If you have to persist the WorkingMemory and keep facts around from run to run, you may want to customize your serialization. At the very least, define transient values where you can, for fields that can be restored at runtime from other knowledge. Once you're talking millions of objects, every little bit helps. I'll let the JBoss guys comment on specifics of whether customizing writeObject/readObject on your objects is a good idea (I've had issues in the past with a persistant WorkingMemory, although those seemed to be bugs that have since then been fixed in the trunk code).
In this sort of case, I'd try first to deconstruct the problem, however. Do you really need 1,000,000 facts *at the same time* in the engine? Are there possible matches from every fact object, to every other fact object, that can only be resolved by having them all resident? One technique is to instead inject smaller numbers of facts, and use helper objects to accumulate some larger state.
For instance, I have many rules that try to detect patterns in (wait for it) 20-100 million pieces of IP network data per day. Obviously, I can't just inject all those events and hope something comes out. Instead, I linearly order the events (which I actually get in chunks throughout a given day), and inject them into the engine one event at a time (I could do the entire chunk, it just makes some of my rules easier to do it knowing only one Event object exists at a time).
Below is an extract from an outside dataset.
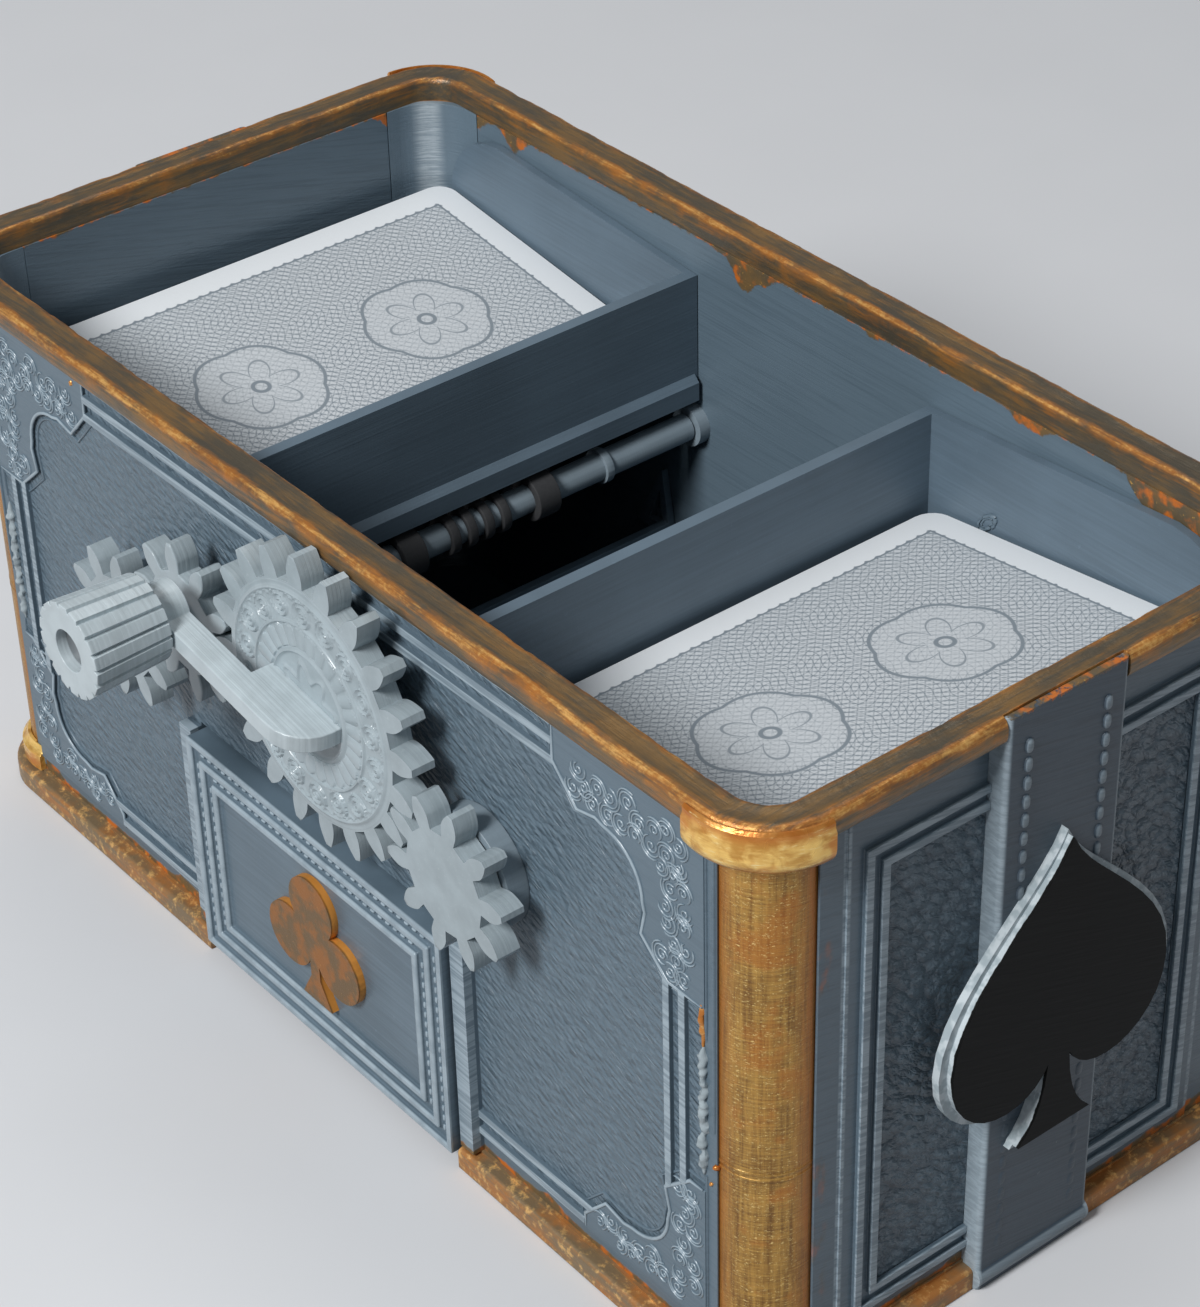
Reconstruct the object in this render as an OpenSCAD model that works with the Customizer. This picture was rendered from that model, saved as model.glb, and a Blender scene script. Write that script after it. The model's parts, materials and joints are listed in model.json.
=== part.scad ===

I fire all the rules, then I retract the event. Accumulators and other "tracking" objects note data of interest in the event, until they possibly reach a terminal state, indicating a conclusion has been reached. I then "harvest" the data from the helper object, and retract *that*.
By doing this, I really only have a very small number of things in working memory at a time. I also managed to segregate my working memory and my engines -- I run 1 engine per device of interest, and any higher level correlations between devices get captured as meta-facts that I feed into *another* network of engines (to correlate global data).
Just some ideas!
--- Michael